Le président Chávez a salué le nouvel accord adopté par l’Assemblée nationale : « C’est un jour historique parce que l’histoire de l’ouverture pétrolière, qui était la voie pour privatiser PDVSA, fait désormais partie du passé ». M. Chávez a cependant tenu à être clair et ferme envers les éventuels récalcitrants : « ceux qui n’acceptent pas cet accord peuvent aller ailleurs [4] ».
L’avertissement a immédiatement été suivi des faits. En effet, PDVSA a pris le contrôle des champs pétroliers administrés par les multinationales française Total à Jusepín et italienne Eni à Dacion, qui ont refusé de signer le nouvel accord en vigueur, et de se plier aux nouvelles règles établies par les autorités. Ces deux entreprises produisent près de 115 000 barils de brut par jour. De plus, le gouvernement a affirmé qu’il n’indemniserait pas Total et Eni, les seules à avoir refusé le nouveau contrat. « Sur les 32 [entreprises], nous avons trouvé un accord avec 30. Je crois que Total et Eni commettent une erreur. Nous disposons de la souveraineté pour changer notre législation, notre système fiscal et nos redevances », a déclaré, M. Rafael Ramírez, ministre de l’Energie et président de PDVSA [5].
Le gouvernement vénézuelien a également décidé d’augmenter l’impôt sur les bénéfices de 34% à 50%, après avoir constaté que plusieurs firmes internationales avaient recours à l’évasion fiscale, qui a coûté près de 3 milliards de dollars à l’Etat. Plusieurs entreprises telles que l’anglo-hollandaise Shell et la brésilienne Petrobas ont reçu une forte amende pour ce genre de pratique. Shell a dû s’acquitter de la somme de 13 millions de dollars, alors que Petrobas a réglé l’équivalent de 23, 7 millions de dollars à l’Etat [6].
Plusieurs multinationales pétrolières européennes telles que Total et Eni, qui n’avaient pas payé leurs impôts, se sont vues temporairement fermer leurs bureaux par les autorités. L’entreprise Total n’a pas payé ses impôts, s’élevant à près de 110 millions de dollars, depuis 2001, malgré des bénéfices records de 12 milliards de dollars en 2005. Quant à Eni, elle doit la somme de 80 millions de dollars au fisc vénézuelien [7].
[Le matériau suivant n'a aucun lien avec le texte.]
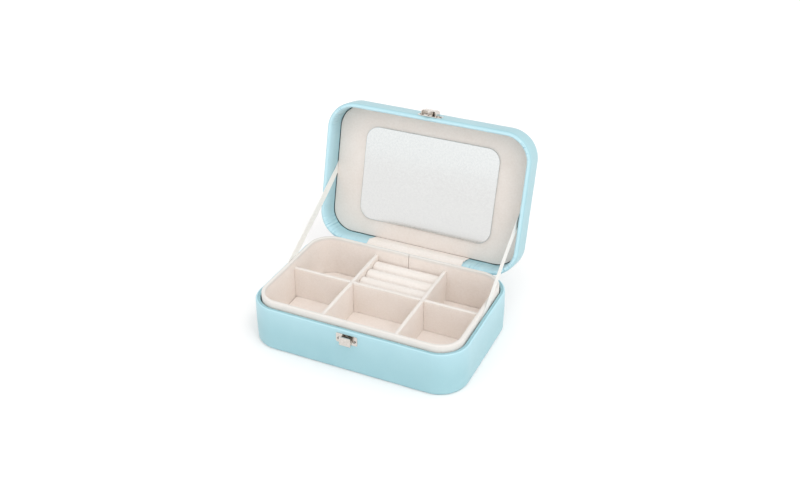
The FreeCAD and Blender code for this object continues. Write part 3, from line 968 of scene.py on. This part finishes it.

M. José Vielma Mora, superintendant du Service national intégré de l’administration douanière tributaire (Seniat), a dénoncé les violations commises par ces multinationales et les a sommé de respecter la loi : « Total Oil est une entreprise qui a obtenu des bénéfices records [...] dans son pays. La France n’est pas un pays pétrolier potentiel, et ces profits proviennent en grande partie au Venezuela. Nous [l’]invitons à se plier à ses devoirs formels au Venezuela [8] ».
L’enquête réalisée auprès de l’entreprise Total a confirmé les soupçons de fraude fiscale pour l’année 2001. La multinationale française a été condamnée à une amende de 443 000 dollars pour fausse déclaration de revenus. En effet, Total avait déclaré une perte fiscale de 23,5 millions de dollars alors que la perte réelle n’excédait pas les 6 millions de dollars. Total avait également annoncé de nouveaux investissements à la hauteur de 20 millions de dollars alors qu’en réalité ceux-ci ne dépassaient pas les 12 millions de dollars ; tout cela en vue d’obtenir une réduction d’impôt. Vingt-deux autres multinationales se trouvent dans la même situation et doivent rendre des comptes au fisc [9].